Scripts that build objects
━━━━━━
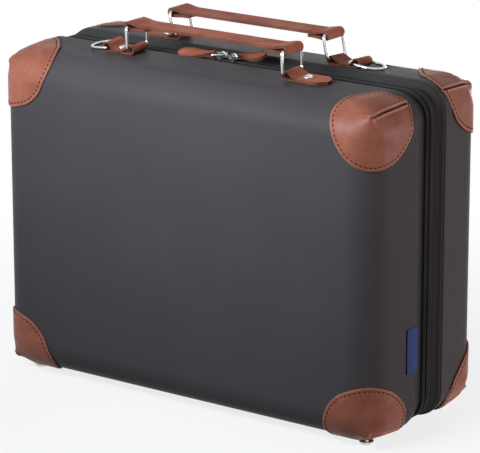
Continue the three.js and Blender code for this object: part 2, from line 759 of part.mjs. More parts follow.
// A loop of wire through rounded corners in a plane: corners are [a, b], spanned by two axes
function wireLoop(corners, bend, wire, axisA, axisB, steps = 2) {
  const sides = 8;
  const count = corners.length;
  const path = [];
  corners.forEach((corner, i) => {
    const here = at(corner[0], corner[1]);
    const before = at(...corners[(i + count - 1) % count]).sub(here).normalize();
    const after = at(...corners[(i + 1) % count]).sub(here).normalize();
    const half = Math.acos(before.dot(after)) / 2;
    const radius = corner[2] ?? bend;
    const inward = before.clone().add(after).normalize();
    const centre = here.clone().addScaledVector(inward, radius / Math.sin(half));
    const cut = radius / Math.tan(half);
    const first = here.clone().addScaledVector(before, cut).sub(centre);
    const last = here.clone().addScaledVector(after, cut).sub(centre);
    const sweep = Math.atan2(first.x * last.y - first.y * last.x, first.dot(last));
    const turns = Math.max(steps, Math.round(radius / 2.5));
    for (let k = 0; k <= turns; k++) {
      const arm = first.clone().rotateAround(at(0, 0), (sweep * k) / turns);
      path.push({ point: centre.clone().add(arm), outward: arm.normalize().multiplyScalar(-1) });
    }
  });
  const across = axisA.clone().cross(axisB).normalize();
  const rings = path.map(({ point, outward }) => {
    const middle = axisA.clone().multiplyScalar(point.x).addScaledVector(axisB, point.y);
    const normal = axisA.clone().multiplyScalar(-outward.x).addScaledVector(axisB, -outward.y);
    return Array.from({ length: sides }, (_, k) => {
      const angle = ((k + 0.5) / sides) * 2 * Math.PI;
      return middle
        .clone()
        .addScaledVector(normal, wire * Math.cos(angle))
        .addScaledVector(across, wire * Math.sin(angle));
    });
  });
  return loft(rings, true);
}

const X_AXIS = new THREE.Vector3(1, 0, 0);
const Y_AXIS = new THREE.Vector3(0, 1, 0);
const Z_AXIS = new THREE.Vector3(0, 0, 1);

function handleRingSolid() {
  const half = RING_WIDTH / 2;
  const corners = [
    [-half, 0],
    [half, 0],
    [half, RING_HEIGHT],
    [-half, RING_HEIGHT],
  ];
  return wireLoop(corners, RING_BEND, RING_WIRE, Y_AXIS, Z_AXIS);
}

// The D-ring lies towards +X from its straight bar
function dRingSolid() {
  const half = D_WIDTH / 2;
  const corners = [
    [0, -half],
    [0, half],
    [D_ARM + half, half, half - 0.01],
    [D_ARM + half, -half, half - 0.01],
  ];
  return wireLoop(corners, 1.4, D_WIRE, X_AXIS, Y_AXIS);
}

// The handle's strap, folded over the upper bars of both rings
const STRAP_FOLD = RING_BORE + STRAP_LEATHER / 2;
function strapSolid() {
  const main = STRAP_FOLD - STRAP_DIP;
  const flap = main - STRAP_LEATHER - PLY_GAP;
  const ease = RING_X - STRAP_EASE;
  const [under, over] = [-78, 76]; // degrees: where the flap and the straight part leave a fold
  const path = [
    at(-RING_X + STRAP_FLAP, flap),
    at(-ease, flap - FLAP_DIP),
    ...fold(-RING_X, 0, STRAP_FOLD, 360 + under, over),
    at(-ease, main),
    at(ease, main),
    ...fold(RING_X, 0, STRAP_FOLD, 180 - over, -180 - under),
    at(ease, flap - FLAP_DIP),
    at(RING_X - STRAP_FLAP, flap),
  ];
  return foldedStrip(path, STRAP_LEATHER, STRAP_WIDTH);
}

// Zip slider, nose towards +X, with its origin on the rim's outer level over the zip line
const PLATE_LOW = -TEETH_TOP + SLIDER_MARGIN;
const PLATE_HIGH = PLATE_LOW + SLIDER_PLATE;
const PIVOT_Z = PLATE_HIGH + 0.5 + LINK_WIRE;
function sliderSolid() {
  const half = SLIDER_LENGTH / 2;
  const wide = ZIP_SLOT / 2 + TEETH_WIDTH + SLIDER_MARGIN + 0.8;
  const plan = [
    [-half, -wide + 1.5],
    [-half + 1.5, -wide],
    [half - 4, -wide],
    [half, -wide * 0.45],
    [half, wide * 0.45],
    [half - 4, wide],
    [-half + 1.5, wide],
    [-half, wide - 1.5],
  ];
  const bottomHigh = -TAPE_TOP - TAPE_THICK - SLIDER_MARGIN;
  const postEnd = half - 1;
  const post = [
    [postEnd - 5, -SLIDER_POST / 2],
    [postEnd, -SLIDER_POST / 2],
    [postEnd, SLIDER_POST / 2],
    [postEnd - 5, SLIDER_POST / 2],
  ];
  const flangeInner = -wide + 0.8;
  const flange = [
    [-half + 1.5, -wide],
    [half - 4, -wide],
    [half - 4, flangeInner],
    [-half + 1.5, flangeInner],
  ];
  const arch = new THREE.Shape([
    at(-ARCH_LENGTH / 2, PLATE_HIGH - 0.2),
    at(-ARCH_OPENING / 2, PLATE_HIGH - 0.2),
    at(-ARCH_OPENING / 2, PLATE_HIGH + ARCH_CLEAR),
    at(ARCH_OPENING / 2, PLATE_HIGH + ARCH_CLEAR),
    at(ARCH_OPENING / 2, PLATE_HIGH - 0.2),
    at(ARCH_LENGTH / 2, PLATE_HIGH - 0.2),
    at(ARCH_LENGTH / 2 - 1.2, PLATE_HIGH + ARCH_CLEAR),
    at(ARCH_OPENING / 2, PLATE_HIGH + ARCH_CLEAR + ARCH_TOP),
    at(-ARCH_OPENING / 2, PLATE_HIGH + ARCH_CLEAR + ARCH_TOP),
    at(-ARCH_LENGTH / 2 + 1.2, PLATE_HIGH + ARCH_CLEAR),
  ]);
  const bridge = new THREE.ExtrudeGeometry(arch, { depth: ARCH_WIDTH, bevelEnabled: false });
  bridge.translate(0, 0, -ARCH_WIDTH / 2);
  bridge.rotateX(Math.PI / 2);
  return prism(plan, PLATE_LOW, PLATE_HIGH)
    .add(prism(plan, bottomHigh - 1.2, bottomHigh))
    .add(prism(post, bottomHigh - 0.2, PLATE_LOW + 0.2))
    .add(prism(flange, PLATE_LOW - 1.2, PLATE_LOW + 0.2))
    .add(solidOf(bridge));
}

// The wire link hangs in the slider's arch at X = 0 and widens to hold the leather pull
function linkSolid() {
  const corners = [
    [0, -LINK_NARROW / 2],
    [0, LINK_NARROW / 2],
    [LINK_LENGTH, LINK_WIDE / 2],
    [LINK_LENGTH, -LINK_WIDE / 2],
  ];
  return wireLoop(corners, LINK_WIRE, LINK_WIRE, X_AXIS, Y_AXIS);
}

// Two plies of leather folded round the link's bar at X = 0, cut to a drop shape
const PULL_FOLD_END = 60; // degrees: where each ply leaves the fold
function pullSolid() {
  const bend = PULL_BORE + PULL_LEATHER / 2;
  const ply = PULL_LEATHER / 2 + PLY_GAP / 2;
  const path = [
    at(PULL_LENGTH, -ply),
    at(5, -ply),
    ...fold(0, 0, bend, 360 - PULL_FOLD_END, PULL_FOLD_END, 8),
    at(5, ply),
    at(PULL_LENGTH, ply),
  ];
  const round = PULL_LENGTH - PULL_END_RADIUS;
  const neck = PULL_NECK / 2;
  const outline = [[-bend - PULL_LEATHER, -neck], [3.5, -neck], [9, -neck - 1]];
  for (let i = 0; i <= 10; i++) {
    const angle = -1.75 + (3.5 * i) / 10;
    const x = round + PULL_END_RADIUS * Math.cos(angle);
    outline.push([x, PULL_END_RADIUS * Math.sin(angle)]);
  }
  outline.push([9, neck + 1], [3.5, neck], [-bend - PULL_LEATHER, neck]);
  const folded = foldedStrip(path, PULL_LEATHER, 3 * PULL_END_RADIUS);
  return folded.intersect(prism(outline, -4, 4));
}

// The plain tag on the right end of the front shell, its back to -X and its rim side to +Y
function tagSolid() {
  const shape = new THREE.Shape();
  const [w, h, r] = [TAG_WIDTH / 2, TAG_HEIGHT / 2, TAG_CORNER];
  shape.moveTo(-w + r, -h);
  shape.lineTo(w, -h);
  shape.lineTo(w, h);
  shape.lineTo(-w + r, h);
  shape.absarc(-w + r, h - r, r, Math.PI / 2, Math.PI, false);
  shape.absarc(-w + r, -h + r, r, Math.PI, 1.5 * Math.PI, false);
  const geometry = new THREE.ExtrudeGeometry(shape, {
    depth: TAG_THICK,
    bevelEnabled: false,
    curveSegments: 4,
  });
  geometry.rotateX(Math.PI / 2);
  geometry.rotateZ(Math.PI / 2);
  return solidOf(geometry);
}

// One half of the case, built as the front half, with its handle leaning a little towards +X
function makeHalf(label, leftName, rightName, lean = 0) {
  const half = new THREE.Group();
  const { shell, leather, fabric, teeth, chrome, foot, lining } = MATERIALS;
  const sides = [
    { side: -1, name: leftName },
    { side: 1, name: rightName },
  ];
  add(half, `${label}_shell`, shellSolid(), shell);
  add(half, `${label}_lining`, liningSolid(), lining);
  add(half, `${label}_rim_binding`, bindingSolid(), fabric);
  add(half, `${label}_zip_tape`, tapeSolid(), fabric);
  add(half, `${label}_zip_teeth`, teethSolid(), teeth);
  add(half, `${label}_hinge_strip`, hingeStripSolid(), fabric);
  const footWasher = washerSolid(footHeights().washer);
  sides.forEach(({ side, name }) => {
    add(half, `corner_${label}_top_${name}`, cornerCapSolid(side, 1), leather);
    add(half, `corner_${label}_bottom_${name}`, cornerCapSolid(side, -1), leather);
    const standing = new THREE.Group();
    standing.applyMatrix4(footMatrix(side * FOOT_X));
    add(standing, `foot_${label}_${name}`, footSolid(), foot);
    add(standing, `foot_washer_${label}_${name}`, footWasher, chrome);
    half.add(standing);
  });
  const tilt = THREE.MathUtils.degToRad(lean);
  const hardware = new THREE.Group();
  hardware.applyMatrix4(hardwareMatrix(0));
  sides.forEach(({ side, name }) => {
    const mount = new THREE.Group();
    mount.position.x = side * RING_X;
    mount.rotation.z = side < 0 ? Math.PI : 0;
    const tab = side < 0 ? doubleTabSolid() : tongueTabSolid();
    add(mount, `handle_tab_${label}_${name}`, tab, leather);
    const rivet = new THREE.Group();
    rivet.position.x = RIVET_X;
    add(rivet, `rivet_${label}_${name}`, rivetSolid(), chrome);
    const washerLow = -WALL - GAP - WASHER_THICK;
    add(rivet, `rivet_washer_${label}_${name}`, washerSolid(washerLow), chrome);
    mount.add(rivet);
    const ring = add(mount, `handle_ring_${label}_${name}`, handleRingSolid(), chrome);
    ring.position.z = RING_BAR_Z;
    ring.rotation.y = side * tilt;
    if (side < 0) {
      const dRing = add(mount, `d_ring_${label}`, dRingSolid(), chrome);
      dRing.position.set(D_BAR_X, 0, D_BAR_Z);
      const drop = D_BAR_Z - D_WIRE - GAP;
      dRing.rotation.y = Math.asin(drop / (D_ARM + D_WIDTH / 2));
    }
    hardware.add(mount);
  });
  const strap = add(hardware, `handle_strap_${label}`, strapSolid(), leather);
  strap.position.x = RING_HEIGHT * Math.sin(tilt);
  strap.position.z = RING_BAR_Z + RING_HEIGHT * Math.cos(tilt);
  half.add(hardware);
  return half;
}

// A slider with its link and pull, which point away from the middle and a little forward
function makeSlider(name, side, droop) {
  const { chrome, leather } = MATERIALS;
  const group = new THREE.Group();
  group.position.set(ZIP_MEET + side * SLIDER_X, 0, RIM_TOP);
  const body = add(group, `zip_slider_${name}`, sliderSolid(), chrome);
  body.scale.x = -side;
  const [swing, down] = [PULL_SWING, droop].map(THREE.MathUtils.degToRad);
  const pull = new THREE.Group();
  pull.position.z = PIVOT_Z;
  pull.rotation.set(0, down, side < 0 ? Math.PI + swing : -swing, "ZYX");
  add(pull, `pull_link_${name}`, linkSolid(), chrome);
  const tab = add(pull, `leather_pull_${name}`, pullSolid(), leather);
  tab.position.x = LINK_LENGTH;
  group.add(pull);
  return group;
}

const attacheCase = new THREE.Group();
attacheCase.add(makeHalf("front", "left", "right"));
const rearHalf = makeHalf("rear", "right", "left", REAR_LEAN);
rearHalf.rotation.z = Math.PI;
attacheCase.add(rearHalf);
add(attacheCase, "hinge_band", hingeBandSolid(), MATERIALS.fabric);
attacheCase.add(makeSlider("left", -1, LEFT_DROOP));
attacheCase.add(makeSlider("right", 1, RIGHT_DROOP));

const tag = add(attacheCase, "side_tag", tagSolid(), MATERIALS.tag);
const tagDepth = SHELL_DEPTH - TAG_WIDTH / 2 - GAP;
tag.position.set(
  FACE_WIDTH / 2 + SLOPE * tagDepth + GAP,
  tagDepth - FACE_Y,
  FACE_LIFT + TAG_BOTTOM + TAG_HEIGHT / 2,
);
tag.rotation.z = -SLOPE_ANGLE;

export default attacheCase;
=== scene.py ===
# Looks for a hard attache case: smooth mouldings, stitched leather, a coil zip and wire rings.
# Sizes are in millimetres in this script and turn into metres where a mesh is made. The front half
# is described, and the rear half is the same turned half way round Z.
import math

import bmesh
import bpy
import numpy as np
from mathutils import Matrix, Vector


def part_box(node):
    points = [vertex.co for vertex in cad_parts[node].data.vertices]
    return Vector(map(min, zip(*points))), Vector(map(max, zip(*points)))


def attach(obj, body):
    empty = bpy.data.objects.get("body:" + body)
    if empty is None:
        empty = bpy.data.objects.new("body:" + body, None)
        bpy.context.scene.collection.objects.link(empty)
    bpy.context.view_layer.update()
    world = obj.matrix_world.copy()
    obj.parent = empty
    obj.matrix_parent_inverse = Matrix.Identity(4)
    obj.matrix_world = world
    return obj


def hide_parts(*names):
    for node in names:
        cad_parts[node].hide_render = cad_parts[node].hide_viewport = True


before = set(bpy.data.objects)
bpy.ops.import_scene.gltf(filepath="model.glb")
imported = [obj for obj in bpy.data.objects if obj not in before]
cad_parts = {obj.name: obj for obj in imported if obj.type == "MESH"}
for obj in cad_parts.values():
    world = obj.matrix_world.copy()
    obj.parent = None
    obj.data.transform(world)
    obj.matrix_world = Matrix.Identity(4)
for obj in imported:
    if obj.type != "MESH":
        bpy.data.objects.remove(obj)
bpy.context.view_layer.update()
MM = 0.001
FACETS = 22  # in a quarter round of the shells

# Sizes of the case, the same as the solids have
FACE_WIDTH, FACE_HEIGHT, SHELL_DEPTH = 379, 278, 63
DRAFT, EDGE_RADIUS, WALL, BAND_WIDTH = 3.8, 26, 2.2, 39
FACE_LIFT, GAP, LINING_THICK = 7, 0.3, 1.5
LEATHER_GAP, LEATHER, APEX_INSET, CAP_SIZE = 0.35, 1.35, 6.9, 34
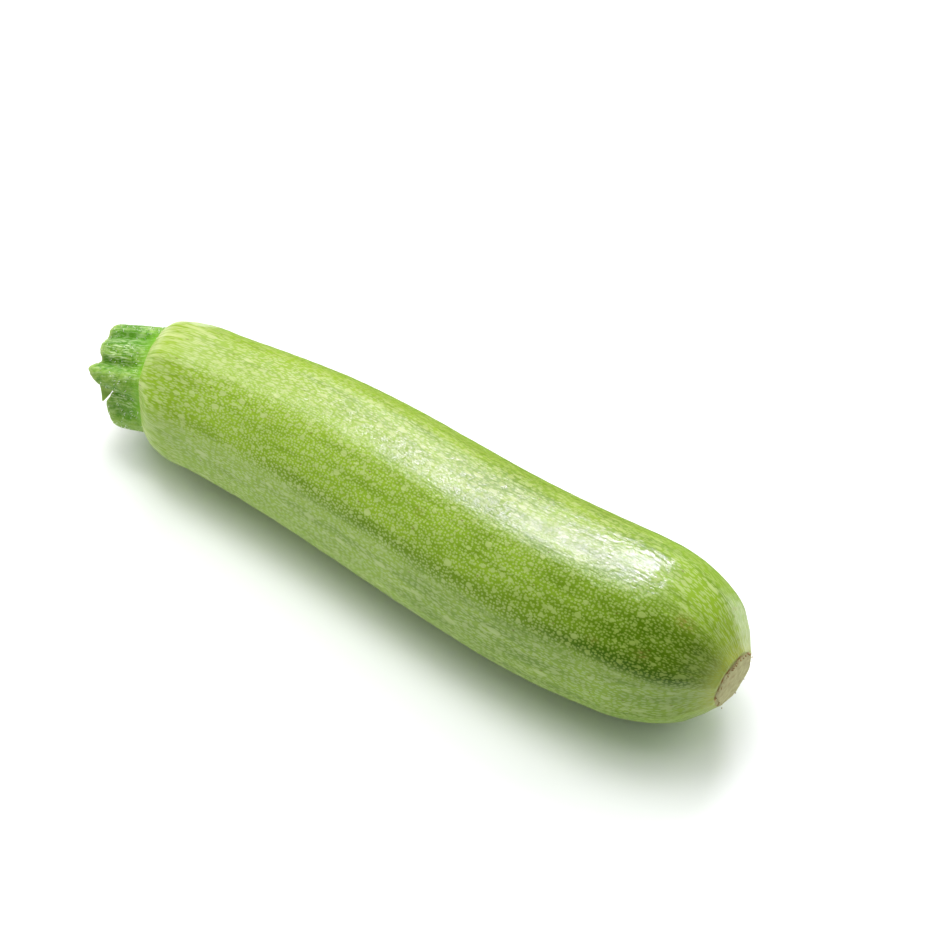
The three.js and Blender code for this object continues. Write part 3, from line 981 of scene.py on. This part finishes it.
@dataclass
class Stem:
    """The stub of stem: ridged, flared where it grips the fruit, torn off at the other end.

    Angles are in degrees, lengths in millimetres, and shares run from the seam, 0, to the torn edge, 1.

    Rows of the outline: share, radius at the ridges' foot. Torn edge: angle, length. Broken end: inset and
    depth behind the torn edge. Grooves: angle at the seam and at the edge, depth, width. Dents: angle, share,
    depth, width, length. Worn spots: angle, share, width, length, strength. Flap ends: angle, length, lift
    over the skin. Tatters, fibres and swellings: wavelength, seed, height.
    """

    form: CourgetteForm
    placement: Placement
    outline: Rows = ((0, 13.4), (0.15, 12.5), (0.35, 11.9), (0.6, 11.5), (0.85, 11.1), (1, 10.6))
    direction: tuple[float, float, float] = (-1, -0.22, -0.17)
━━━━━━
Task to carry out: Repeat, exactly as they stand above, the lines from the line with "The three.js and Blender code for this object continues." to the line with "Angles are in", both lines included.

Completed exercise:
The three.js and Blender code for this object continues. Write part 3, from line 981 of scene.py on. This part finishes it.
@dataclass
class Stem:
    """The stub of stem: ridged, flared where it grips the fruit, torn off at the other end.

    Angles are in degrees, lengths in millimetres, and shares run from the seam, 0, to the torn edge, 1.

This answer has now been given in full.